SELECT cron.schedule(
    'nightly-vacuum',  -- A name for the job. Useful for later management.
    '0 3 * * *',       -- The cron schedule: Minute 0, Hour 3, every day.
    'VACUUM ANALYZE my_important_table;'
);

This call returns a bigint which is your job ID. Hold onto that if you didn’t give it a name. The cron syntax is standard: minute hour day-of-month month day-of-week. You can use those asterisks for “every” or define ranges like '30 2 * * 1-5' for 2:30 AM every weekday.

Why It’s Not All Sunshine and Rainbows

Here’s where I have to be direct: pg_cron is fantastic for simple, fast, idempotent tasks. It is not a full-fledged job scheduler. Its error handling is… minimal. If your job fails (e.g., you have a syntax error, a table doesn’t exist, it deadlocks), pg_cron will log the error to postgresql.log and then just… run it again at the next scheduled time. There are no retry logic, no alerts, no failure callbacks. You absolutely must monitor your logs.

Another classic pitfall is getting the search_path wrong. The job runs with the permissions and search_path of the user who scheduled it, not the one who owns the table. This leads to a lot of “relation not found” errors that will make you question your sanity. Always use fully qualified names (schema_name.table_name) in your pg_cron commands. It’s a cheap insurance policy.

-- Do this
SELECT cron.schedule('vacuum-job', '0 4 * * *', 'VACUUM ANALYZE analytics.fact_sales');

-- Not this
SELECT cron.schedule('vacuum-job', '0 4 * * *', 'VACUUM ANALYZE fact_sales'); -- Will it work? Who knows!

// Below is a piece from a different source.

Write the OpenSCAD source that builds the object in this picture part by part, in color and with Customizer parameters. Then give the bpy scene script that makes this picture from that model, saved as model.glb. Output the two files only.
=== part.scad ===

Managing and Monitoring Jobs

You’re not flying blind. The extension provides a few ways to see what’s going on. The cron.job table shows you what you’ve scheduled.

SELECT * FROM cron.job;

More importantly, the cron.job_run_details table is your best friend. It records the last run of each job, its duration, and whether it succeeded or failed. You should build a monitoring check around this table to look for recent failures.

-- Check the status of recent job runs
SELECT jobid, jobname, status, return_message, start_time
FROM cron.job_run_details
ORDER BY start_time DESC
LIMIT 10;

When you inevitably screw up a schedule or need to stop a job, it’s easy.

-- Unschedule a job by name
SELECT cron.unschedule('nightly-vacuum');

-- Or by jobid (the bigint returned from cron.schedule)
SELECT cron.unschedule(42);

Best Practices: Don’t Be a Cowboy

Keep Jobs Short and Sweet: This is for maintenance tasks, not for hour-long ETL processes. If a job runs too long, it might overlap with its next run.
Embrace Idempotence: Design your SQL commands so that running them multiple times is safe. VACUUM, REFRESH MATERIALIZED VIEW, deleting old data—these are all great. An INSERT without conflict handling is not.
Use Fully Qualified Names: I said it before, I’ll say it again. Schema-qualify everything.
Monitor the Logs: The cron.job_run_details table is a godsend. Check it. Alert on it. Make it part of your morning routine, right after your coffee.

pg_cron is a sharp tool. It solves the “I need a simple cron” problem perfectly, but it will happily cut you if you try to use it for something it was never meant to do. Use it for its strengths, and you’ll wonder how you ever lived without it.